The closest thing to an "event" that I've seen since landing two weeks ago happened yesterday, when Taibbi and I stopped off at an Arby's on highway 14, just outside Chicago. We've been spanning the continent on our "Highway To Failure" book tour, scaling the vast post-industrial powerhouse that is America.... Remembering how good those melted cheese-and-mayo roast beef sandwiches looked in the film Fargo, we popped into the Arby's and dimly noted that only two tables were occupied: one by a pair of greased back vatos sporting gaudy gold chains, and the other by a teenage alternacouple. The girl, a pink-haired punkette with requisite chin-stud and heavy mascara, stared at us in nervous anticipation of something; her fat goateed Metallifriend spent most of his time sneering and sucking on his super-sized Arby's jumbo coke.

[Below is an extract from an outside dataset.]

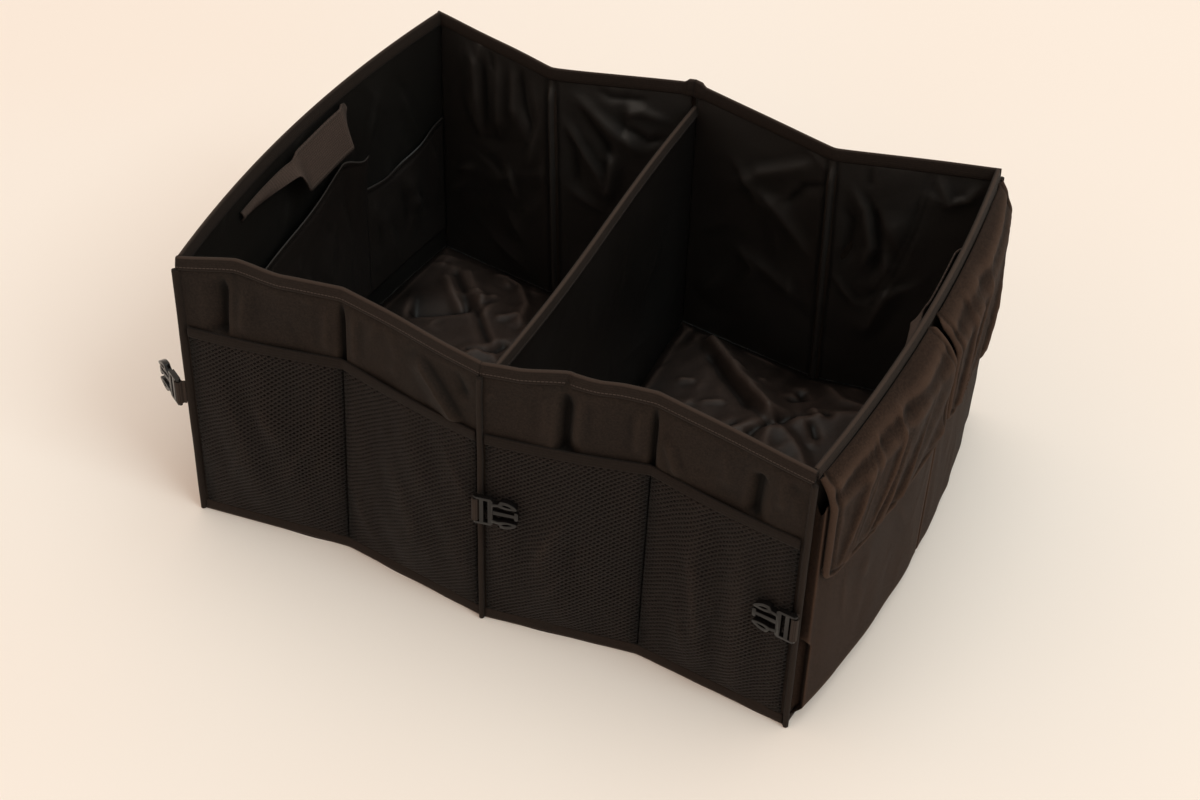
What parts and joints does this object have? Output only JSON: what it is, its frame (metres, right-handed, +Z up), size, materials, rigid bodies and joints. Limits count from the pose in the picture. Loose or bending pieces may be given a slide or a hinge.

Then a group of fat guys and thin girls burst in, and the prettiest of the bunch ran up to the punkette, grabbed her, and hugged her, crying. "Katie! Katie, I'm so sorry!"

Katie kept her cool, then boasted that she'd just been thrown out of school. "The cops stopped us, lined us up against the car. But I can't believe I've been thrown out of school. I've been thrown out!" she said. "I'm going to run away. Jenny's father already beat her with a belt. There's no way I'm going home. I'm going to Puerto Rico or something. I have to run away."

It was so exciting. Something was happening, to someone at least. For about a minute, I thought of walking over and asking her if she needed help, if she wanted to join us on our way to Wisconsin, and from there, on towards the West Coast. It would at least add something. Some event.

But then reason reared its ugly head. If I asked her to join us, I'd probably be hauled off to jail. If we weren't hauled off to jail, then we'd probably be stuck with a major burden on our hands: some whiny Bloodhound Gang groupie-type with no home, no money, no parents. Only me. Fuck that. Later. You're on your own now, niggie.

So it was onto Madison, bez runaway, to an NPR interview with a scared, harmless, gray-bearded, avuncular radio host, decked out in full outdoorsy-office-wear, who couldn't wait to get us out of his studio. Too much enthusiasm, too much death porn for one interview. Then onto a bookstore event. Sub-minor celebrities in the Midwest, that's us. Oddly unrewarding. The only consolation is that it's better than being less than a sub-minor celebrity.

So I'm praying for something to happen. Something violent. I don't even think about sex out here, don't even bother jerking off. Why waste time? It would be as ridiculous as holding a bakesale in Izhevsk.

There is one last hope. That Stuart Pratt-infested anti-IMF protest rally this coming weekend. I've redeemed some Delta miles to score a free ticket to D.C., and I'm working on lining up a magazine gig to pay for expenses. The hope is to see a few of these pierced-eyebrow hairdo types getting smacked around by truncheons, the least ironic objects extant. Quip-proof, those truncheons. The cops are clearly gearing up for a fight. The protesters feel a bit emboldened after Seattle. The big question is whether the Office World's storm troopers can make the collective Pratt flinch. Or whether I'll have the chance to see chunks of gold-studded eyebrow flesh being flung from cop truncheons, landing on some anti-IMF placard, balled in a wad of blood-greased dreadlocks. This is it, the new generation's last chance to prove that they're human. But to prove that, they're going to have to pay in real scars, not in parlor tattoos.